**To do:**
Set down the material exactly as given, please, from its first line through the line that includes "import math".

━━━━━━━━━━━━━━━━━━━━━━━━━━━━━━

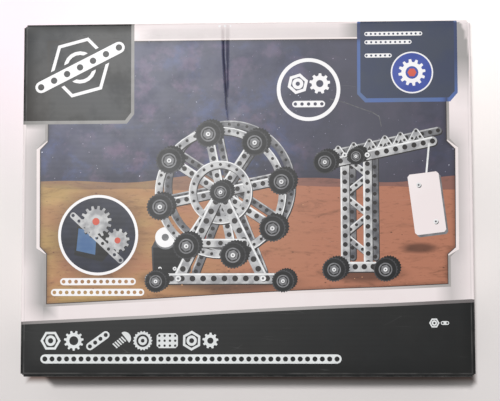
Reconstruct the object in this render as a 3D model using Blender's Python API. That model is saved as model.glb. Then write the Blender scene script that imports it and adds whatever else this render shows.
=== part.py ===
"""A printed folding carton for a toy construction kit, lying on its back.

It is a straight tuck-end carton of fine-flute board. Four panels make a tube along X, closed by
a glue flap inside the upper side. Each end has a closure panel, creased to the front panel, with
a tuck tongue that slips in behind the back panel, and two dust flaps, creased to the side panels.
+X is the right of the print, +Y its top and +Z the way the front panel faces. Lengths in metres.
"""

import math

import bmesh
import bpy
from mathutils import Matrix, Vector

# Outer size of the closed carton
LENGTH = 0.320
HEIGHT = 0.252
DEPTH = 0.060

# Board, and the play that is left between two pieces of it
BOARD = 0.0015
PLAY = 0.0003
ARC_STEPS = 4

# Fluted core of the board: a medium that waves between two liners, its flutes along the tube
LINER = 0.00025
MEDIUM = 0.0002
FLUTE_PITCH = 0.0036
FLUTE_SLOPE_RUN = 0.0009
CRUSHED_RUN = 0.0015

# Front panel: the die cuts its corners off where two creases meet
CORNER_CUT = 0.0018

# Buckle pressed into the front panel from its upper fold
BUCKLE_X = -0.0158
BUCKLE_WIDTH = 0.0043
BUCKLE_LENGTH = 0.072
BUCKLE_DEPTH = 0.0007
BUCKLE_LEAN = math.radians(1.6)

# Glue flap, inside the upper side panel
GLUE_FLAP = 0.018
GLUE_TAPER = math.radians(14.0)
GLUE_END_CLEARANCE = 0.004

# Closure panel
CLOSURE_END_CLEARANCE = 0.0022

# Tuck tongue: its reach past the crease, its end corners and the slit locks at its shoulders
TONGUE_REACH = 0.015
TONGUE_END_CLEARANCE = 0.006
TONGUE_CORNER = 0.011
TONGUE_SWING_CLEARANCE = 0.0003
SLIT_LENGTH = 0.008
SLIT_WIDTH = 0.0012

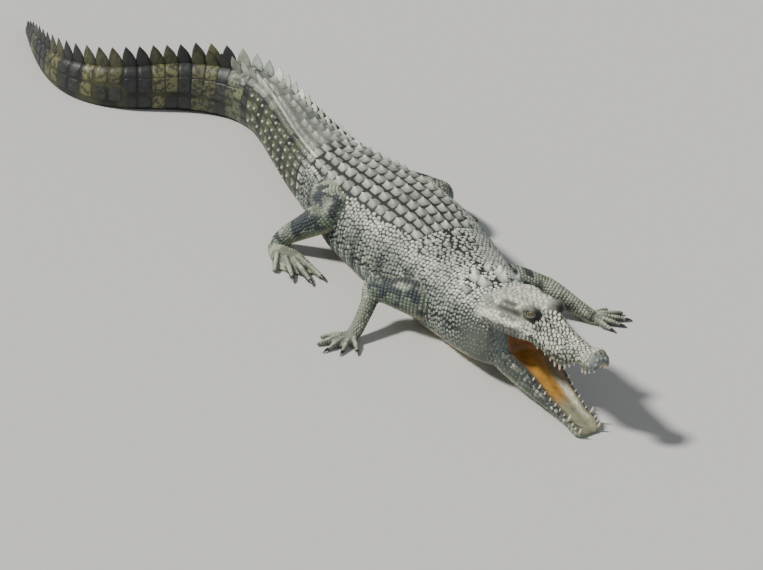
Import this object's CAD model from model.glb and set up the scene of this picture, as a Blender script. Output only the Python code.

━━━━━━━━━━━━━━━━━━━━━━━━━━━━━━

**Task answer:**
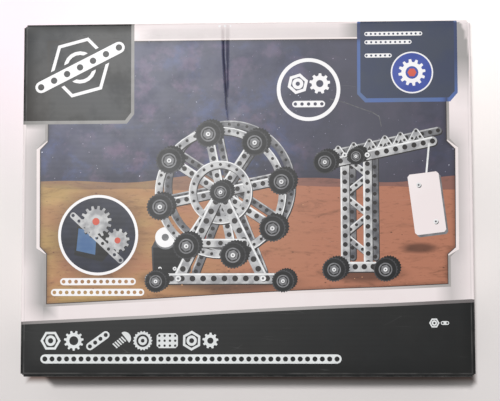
Reconstruct the object in this render as a 3D model using Blender's Python API. That model is saved as model.glb. Then write the Blender scene script that imports it and adds whatever else this render shows.
=== part.py ===
"""A printed folding carton for a toy construction kit, lying on its back.

It is a straight tuck-end carton of fine-flute board. Four panels make a tube along X, closed by
a glue flap inside the upper side. Each end has a closure panel, creased to the front panel, with
a tuck tongue that slips in behind the back panel, and two dust flaps, creased to the side panels.
+X is the right of the print, +Y its top and +Z the way the front panel faces. Lengths in metres.
"""

import math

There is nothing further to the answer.